One of the weirdest moments was when we got the digi-kiosk installed where folk could come in and insert their memory card and choose images to be printed from the touchscreen. One late-shopping evening a girl came in and asked for help using the machine. It turned out the pictures were, erm, compromising pictures of her and her boyfriend. And she had a queue behind her!
Worst moment would be some of the customers that just seemed to come in to see if they could outsmart you. Although the inter-branch rivalry and bitching was a bit of a pain too. and of course the deliveries that come in an hour before closing when you are busy trying to get everything finished off and then unpacking several crates in a tiny stock room with no air conditioning!
And of course, the discounts helped too!
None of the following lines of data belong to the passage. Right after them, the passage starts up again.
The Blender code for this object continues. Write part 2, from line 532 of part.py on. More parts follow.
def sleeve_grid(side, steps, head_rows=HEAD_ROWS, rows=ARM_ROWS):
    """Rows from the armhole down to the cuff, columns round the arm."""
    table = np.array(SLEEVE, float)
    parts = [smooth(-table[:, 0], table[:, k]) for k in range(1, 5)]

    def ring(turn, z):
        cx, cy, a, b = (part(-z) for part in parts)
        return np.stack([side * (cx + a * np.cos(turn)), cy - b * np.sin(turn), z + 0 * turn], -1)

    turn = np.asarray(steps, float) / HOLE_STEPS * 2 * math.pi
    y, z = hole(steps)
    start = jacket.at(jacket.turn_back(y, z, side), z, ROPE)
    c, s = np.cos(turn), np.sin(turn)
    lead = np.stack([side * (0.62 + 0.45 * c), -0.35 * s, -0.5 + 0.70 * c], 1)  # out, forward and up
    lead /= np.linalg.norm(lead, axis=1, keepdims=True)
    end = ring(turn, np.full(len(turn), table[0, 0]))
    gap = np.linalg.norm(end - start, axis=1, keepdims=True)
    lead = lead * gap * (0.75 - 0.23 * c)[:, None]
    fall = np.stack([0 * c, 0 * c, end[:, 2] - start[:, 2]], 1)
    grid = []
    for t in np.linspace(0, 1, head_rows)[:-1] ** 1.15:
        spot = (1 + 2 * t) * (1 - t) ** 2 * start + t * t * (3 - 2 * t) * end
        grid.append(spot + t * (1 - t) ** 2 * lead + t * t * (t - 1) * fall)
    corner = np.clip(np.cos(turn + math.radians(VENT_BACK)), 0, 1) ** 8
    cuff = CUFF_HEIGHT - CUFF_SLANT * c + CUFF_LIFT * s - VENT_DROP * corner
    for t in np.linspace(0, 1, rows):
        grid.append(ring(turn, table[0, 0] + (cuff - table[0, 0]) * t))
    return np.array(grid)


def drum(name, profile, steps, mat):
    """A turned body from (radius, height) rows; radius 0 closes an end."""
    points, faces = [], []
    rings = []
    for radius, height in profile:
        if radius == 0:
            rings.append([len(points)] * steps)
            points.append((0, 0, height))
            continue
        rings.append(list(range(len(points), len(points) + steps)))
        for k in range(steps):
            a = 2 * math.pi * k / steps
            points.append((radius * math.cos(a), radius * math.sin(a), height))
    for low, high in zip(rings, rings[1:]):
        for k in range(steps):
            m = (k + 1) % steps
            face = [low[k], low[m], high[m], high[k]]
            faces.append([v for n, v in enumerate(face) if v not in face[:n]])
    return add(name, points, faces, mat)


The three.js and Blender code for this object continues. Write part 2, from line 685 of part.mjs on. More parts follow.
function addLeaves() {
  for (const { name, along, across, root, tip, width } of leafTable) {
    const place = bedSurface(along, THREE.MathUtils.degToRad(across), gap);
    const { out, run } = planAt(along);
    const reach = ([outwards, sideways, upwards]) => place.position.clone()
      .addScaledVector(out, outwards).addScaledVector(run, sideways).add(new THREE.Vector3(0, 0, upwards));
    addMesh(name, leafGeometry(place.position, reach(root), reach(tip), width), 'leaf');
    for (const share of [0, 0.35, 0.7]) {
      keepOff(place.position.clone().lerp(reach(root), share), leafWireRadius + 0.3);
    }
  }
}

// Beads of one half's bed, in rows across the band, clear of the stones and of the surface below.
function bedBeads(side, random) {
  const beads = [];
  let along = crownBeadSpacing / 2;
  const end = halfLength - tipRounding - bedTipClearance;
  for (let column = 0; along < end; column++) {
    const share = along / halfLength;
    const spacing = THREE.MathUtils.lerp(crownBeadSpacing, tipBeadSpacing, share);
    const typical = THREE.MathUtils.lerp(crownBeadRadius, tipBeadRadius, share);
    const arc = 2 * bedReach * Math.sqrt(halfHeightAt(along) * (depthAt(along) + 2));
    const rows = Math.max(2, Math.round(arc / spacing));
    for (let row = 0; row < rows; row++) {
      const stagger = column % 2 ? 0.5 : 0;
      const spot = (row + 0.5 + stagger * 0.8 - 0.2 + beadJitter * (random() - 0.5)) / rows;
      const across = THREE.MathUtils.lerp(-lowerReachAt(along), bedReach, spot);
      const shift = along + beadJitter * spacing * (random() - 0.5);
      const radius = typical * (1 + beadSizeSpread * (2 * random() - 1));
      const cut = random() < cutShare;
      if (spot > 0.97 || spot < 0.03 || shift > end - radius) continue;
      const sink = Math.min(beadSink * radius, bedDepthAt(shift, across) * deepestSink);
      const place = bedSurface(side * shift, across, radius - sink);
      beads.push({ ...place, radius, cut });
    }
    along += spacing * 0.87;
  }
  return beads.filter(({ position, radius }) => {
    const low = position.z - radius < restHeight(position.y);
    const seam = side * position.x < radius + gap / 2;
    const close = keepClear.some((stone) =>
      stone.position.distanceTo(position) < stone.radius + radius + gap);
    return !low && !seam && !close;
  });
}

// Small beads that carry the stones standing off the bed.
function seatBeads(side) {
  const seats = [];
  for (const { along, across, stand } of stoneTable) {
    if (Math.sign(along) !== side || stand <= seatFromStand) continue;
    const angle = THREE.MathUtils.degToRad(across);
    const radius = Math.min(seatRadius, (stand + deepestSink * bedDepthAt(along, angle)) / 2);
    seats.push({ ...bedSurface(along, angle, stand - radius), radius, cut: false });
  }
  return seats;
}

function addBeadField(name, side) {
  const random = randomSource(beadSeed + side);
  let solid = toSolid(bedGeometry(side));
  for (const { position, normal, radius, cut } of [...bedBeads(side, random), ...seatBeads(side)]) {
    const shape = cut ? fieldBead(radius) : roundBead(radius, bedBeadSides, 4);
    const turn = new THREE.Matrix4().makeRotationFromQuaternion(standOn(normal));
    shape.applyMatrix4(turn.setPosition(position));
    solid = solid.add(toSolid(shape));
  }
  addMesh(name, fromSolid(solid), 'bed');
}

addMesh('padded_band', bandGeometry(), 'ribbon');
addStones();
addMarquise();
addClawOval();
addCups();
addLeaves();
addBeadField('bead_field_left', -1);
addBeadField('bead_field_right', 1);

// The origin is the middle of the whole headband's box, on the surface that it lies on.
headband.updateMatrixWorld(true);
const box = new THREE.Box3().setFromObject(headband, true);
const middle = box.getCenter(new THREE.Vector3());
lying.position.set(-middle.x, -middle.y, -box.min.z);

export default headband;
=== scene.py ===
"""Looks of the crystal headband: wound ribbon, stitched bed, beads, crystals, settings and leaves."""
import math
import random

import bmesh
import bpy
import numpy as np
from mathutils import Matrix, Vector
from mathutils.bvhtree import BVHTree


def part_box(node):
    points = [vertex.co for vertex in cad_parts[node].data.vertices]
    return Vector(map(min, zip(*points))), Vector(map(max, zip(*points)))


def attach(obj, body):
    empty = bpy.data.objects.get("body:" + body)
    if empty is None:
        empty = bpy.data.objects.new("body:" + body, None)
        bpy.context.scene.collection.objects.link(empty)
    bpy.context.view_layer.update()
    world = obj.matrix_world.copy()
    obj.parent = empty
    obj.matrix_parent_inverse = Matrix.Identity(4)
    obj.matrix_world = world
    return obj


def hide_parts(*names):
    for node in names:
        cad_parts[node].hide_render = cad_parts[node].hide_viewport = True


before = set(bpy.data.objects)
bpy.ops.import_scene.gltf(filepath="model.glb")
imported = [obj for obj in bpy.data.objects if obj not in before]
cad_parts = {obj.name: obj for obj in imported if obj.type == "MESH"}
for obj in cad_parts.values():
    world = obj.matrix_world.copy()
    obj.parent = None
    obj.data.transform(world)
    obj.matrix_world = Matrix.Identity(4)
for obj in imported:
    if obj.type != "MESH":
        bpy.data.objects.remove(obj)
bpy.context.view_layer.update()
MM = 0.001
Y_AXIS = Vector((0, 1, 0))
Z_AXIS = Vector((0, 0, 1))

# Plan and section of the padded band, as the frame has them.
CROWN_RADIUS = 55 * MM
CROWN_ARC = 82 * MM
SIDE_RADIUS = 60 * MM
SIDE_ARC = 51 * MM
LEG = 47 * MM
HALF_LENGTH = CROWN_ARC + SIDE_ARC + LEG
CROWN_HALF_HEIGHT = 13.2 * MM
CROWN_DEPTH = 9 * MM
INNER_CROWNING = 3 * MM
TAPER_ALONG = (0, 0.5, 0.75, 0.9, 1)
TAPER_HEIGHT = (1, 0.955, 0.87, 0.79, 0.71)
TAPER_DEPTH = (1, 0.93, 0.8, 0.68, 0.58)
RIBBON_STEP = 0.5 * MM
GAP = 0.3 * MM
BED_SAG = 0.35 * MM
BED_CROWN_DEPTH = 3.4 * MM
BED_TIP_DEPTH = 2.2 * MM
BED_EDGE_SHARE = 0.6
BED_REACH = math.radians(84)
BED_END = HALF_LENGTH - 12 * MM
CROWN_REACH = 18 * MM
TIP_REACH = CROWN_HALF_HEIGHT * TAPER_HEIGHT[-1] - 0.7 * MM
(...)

During my time working there i decided to go digital. When i started work one morning i had decided to buy a (then) decent bridge camera, but by the time my shift finished i had bought the Nikon D100, lenses and some accessories. Spent faaaaaar more than i intended, but hey, there was a discount!
Actually, it was Jessops that got me into processing and printing my own Cibas. I'd given them a roll of slides to print for an RPS submission but they cropped them really badly and I didn't like them. So I decided to do it myself. Well that was an adventure, quite a costly and long drawn out period of my photo-life, and a steep learning curve. But I'm glad I did it, and if Jessops hadn't cocked it up I wouldn't have done it. So I suppose a backhanded compliment, but welcome nevertheless.
I loved those concertina bottles for storing chemicals in. Bought loads, whether I needed them or not. And the stocks of film, all in lovely stacked rows. So many to choose from and all with their own personalities. Oooh, lots of lovely memories.
I've slagged off Jessops in the past, but only since they started stuffing compact cameras to the masses to the detriment of everything they used to do. When they were good, they were excellent. It's a sad day.